The Bank of Japan deferred any action at its monthly meeting as concerns continued that the steady economic recovery might be under threat. At the same time, fresh data showing a slowdown in Japanese economic growth pushed the yen down to a three-month low against the US dollar.
Its decision came shortly after it was announced that economic growth had slowed to an annual rate of 2.4% in the first three months of 2007. The Japanese currency plummeted to 120.97 against the greenback as analysts speculated that rates would only rise again in the fourth quarter.
The Bank is under political pressure not to raise rates too quickly. Japan's last rate increase - to 0.5% - took place in February.
Japan kept interest rates at 0% for many years in an effort to combat deflation but raised them to 0.25% last year following signs of a pick-up in the economy. Rates were raised to 0.5% in February.
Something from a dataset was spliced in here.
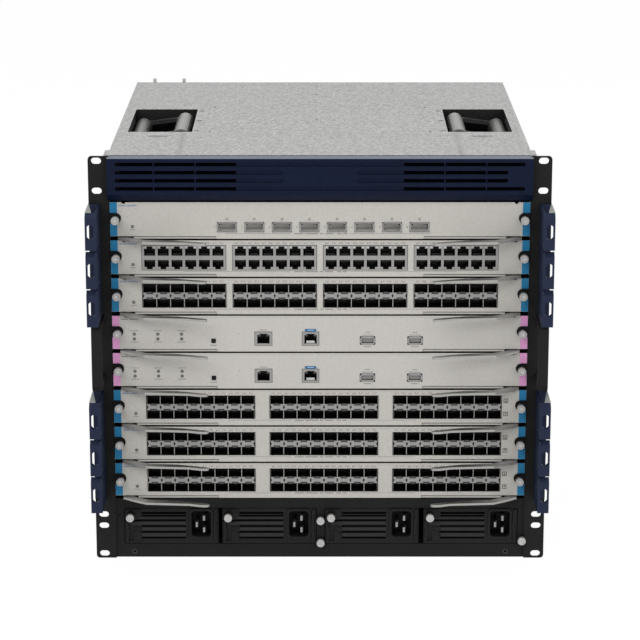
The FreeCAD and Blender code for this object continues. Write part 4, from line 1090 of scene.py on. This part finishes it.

Its previous decision to end its zero rates policy took place last year after signs of a pick-up in the economy.
Capital spending weak
The Bank of Japan's decision to keep leave rates unchanged at 0.5% came hours before government figures showed the economy had expanded at a slightly slower pace in the first three months of the year than analysts expected.
Weak capital spending, which had risen 2.3% in the previous quarter, pulled back economic activity from January to March 2007.
Growth came in at an annualised rate of 2.4% - still better than the 1.3% rise in the US economy over the same period.
But the fall in March's consumer prices has raised fears that deflation has not quite been eliminated.
This would not deter the central bank from hiking interest rates in the future though, the Bank of Japan governor Toshihiko Fukui said.
"I'm not saying we can raise rates any time when prices are falling," said Mr Fukui.
"But if we examine everything, it is possible to raise rates even when prices are falling."